Including a benefit of 19 cents a share from the reversal of an uncertain tax position, net earnings rose to $10.8 million, or 58 cents a share, from $9.7 million, or 52 cents, a year ago. Excluding the tax benefit, earnings slumped 23.9 percent to $7.4 million.

Adjusted EBITDA was $15.3 million for the fourth quarter of fiscal 2018, compared to $18.8 million for the fourth quarter of fiscal 2017.

For the full year, sales increased 4.9 percent to $678.9 million, due primarily to increased global sales of PVA products. On an annual basis, PDA revenue exceeded $300 million for fiscal 2018 and puts Unifi in line to reach the company’s goal of recycling 20 billion plastic bottles by 2020. Unifi recently surpassed the 12 billion plastic bottle mark.

Gross margin for fiscal 2018 was 12.7 percent, compared to 14.5 percent for fiscal 2017. Operating income was $28.8 million, compared to $43.8 million for fiscal 2017. Net income for fiscal 2018 was $31.7 million, $1.70, compared to $32.9 million, or $1.78, the prior year.

Adjusted earnings for the year declined 29.0 percent to $24.5 million, or $1.32 a share, from $34.5 million, or $1.87, a year ago.

Hall said Unifi continues to help the company’s branded partners reach their sustainability goals with the company’s Repreve product. The company also receive the 2018 University of North Carolina Sustainability Award for sustainability and was also named the family sustainability partner PAC-12 Team Green team a partnership with the PAC-12 Collegiate Conference.

The launch during the quarter of a new Unifi positioning focusing on developing innovative and sustainable performance fibers was “very successful” with a newly designed website, unify.com, seeing a 40 percent increase in June traffic.

On the innovation side, Unifi with the company’s Repreve platform will be focusing on thermal regulation, superior cushioning and coverage and improved wicking on moisture management.

Commenting on proposed tariff on China and trade overall, Hall said, “Today, there is great uncertainty in the space, but we haven’t seen strong evidence that current proposals and negotiations will have a material impact on these overall cost structure or our competitive position. However, we are still assessing the impact of the current proposals, and trade negotiations may close on both in the short and long-term, and we are preparing to take appropriate actions should any impacts materialize.”

Hall also touched on Unifi’s recent announcement that had ended negotiations on the proposed joint venture in Guatemala. Said Hall, “We remain committed to the Central America region. But were unable to reach a definitive agreement on this specific venture. We will continue to look at other opportunities across the America’s that will both leverage our assets and help us expanding the most efficient manner possible while meeting our financial requirements.”

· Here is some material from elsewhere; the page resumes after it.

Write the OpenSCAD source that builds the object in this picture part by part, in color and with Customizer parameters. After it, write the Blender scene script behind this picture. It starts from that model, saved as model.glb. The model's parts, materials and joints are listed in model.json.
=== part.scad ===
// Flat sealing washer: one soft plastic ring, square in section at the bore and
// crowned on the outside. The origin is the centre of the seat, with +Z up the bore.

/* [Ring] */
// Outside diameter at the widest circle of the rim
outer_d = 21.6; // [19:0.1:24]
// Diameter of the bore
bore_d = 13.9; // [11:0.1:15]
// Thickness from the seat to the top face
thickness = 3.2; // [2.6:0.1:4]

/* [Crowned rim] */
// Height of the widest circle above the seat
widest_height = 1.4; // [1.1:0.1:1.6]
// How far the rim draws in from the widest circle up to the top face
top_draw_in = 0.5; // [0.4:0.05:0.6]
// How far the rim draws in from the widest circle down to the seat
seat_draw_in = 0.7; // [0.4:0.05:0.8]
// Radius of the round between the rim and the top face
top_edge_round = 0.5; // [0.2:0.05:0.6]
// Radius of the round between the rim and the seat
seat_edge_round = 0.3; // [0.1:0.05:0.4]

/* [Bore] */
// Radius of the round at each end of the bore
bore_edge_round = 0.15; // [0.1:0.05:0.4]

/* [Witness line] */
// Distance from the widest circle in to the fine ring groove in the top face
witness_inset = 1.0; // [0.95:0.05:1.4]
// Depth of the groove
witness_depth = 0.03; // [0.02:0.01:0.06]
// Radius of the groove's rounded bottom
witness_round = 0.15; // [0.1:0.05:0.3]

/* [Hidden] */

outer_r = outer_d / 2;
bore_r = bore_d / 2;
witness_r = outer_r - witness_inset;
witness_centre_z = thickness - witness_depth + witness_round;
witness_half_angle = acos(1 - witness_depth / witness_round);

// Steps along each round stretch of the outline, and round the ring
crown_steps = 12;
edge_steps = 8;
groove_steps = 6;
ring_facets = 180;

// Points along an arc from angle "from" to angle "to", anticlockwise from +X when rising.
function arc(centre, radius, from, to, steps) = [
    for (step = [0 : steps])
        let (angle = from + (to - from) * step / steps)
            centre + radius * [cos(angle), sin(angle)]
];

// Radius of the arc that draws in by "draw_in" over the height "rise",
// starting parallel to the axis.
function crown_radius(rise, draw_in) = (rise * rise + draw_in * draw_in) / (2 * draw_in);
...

Unifi issued an outlook for fiscal 2019 of mid-single-digit percentage growth in revenue and mid- to high-single-digit growth in operating income. Strong growth rates are expected to continue in international markets. Polyester growth rates are projected to be in line with fiscal 2018 levels and to benefit from continued expansion of the chip and flake businesses. Nylon is expected to begin stabilizing with the benefits of commercial investments made in 2018.

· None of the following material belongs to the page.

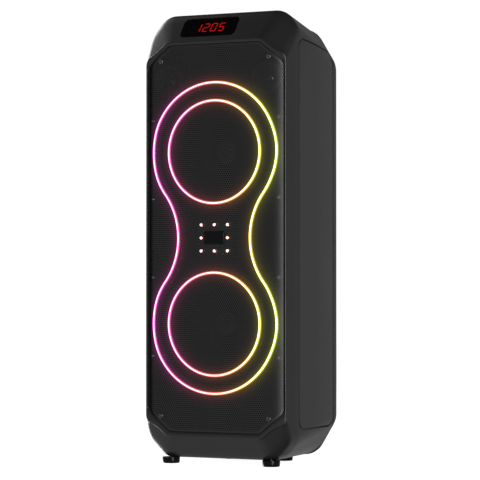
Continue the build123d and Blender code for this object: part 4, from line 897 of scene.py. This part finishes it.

“Fiscal 2018 marked a challenging but promising year as the strategic investments that we made across the business materialized into accelerated top-line performance, which we believe will be sustainable into fiscal 2019,” said Hall.  “While higher raw material costs significantly pressured our margins and profitability in fiscal 2018, we began to see a positive impact in the fourth quarter from recent pricing adjustments. As we look to fiscal 2019, we plan for improvement in all our major performance metrics and continued progress against our strategic initiatives and long-term profitability.”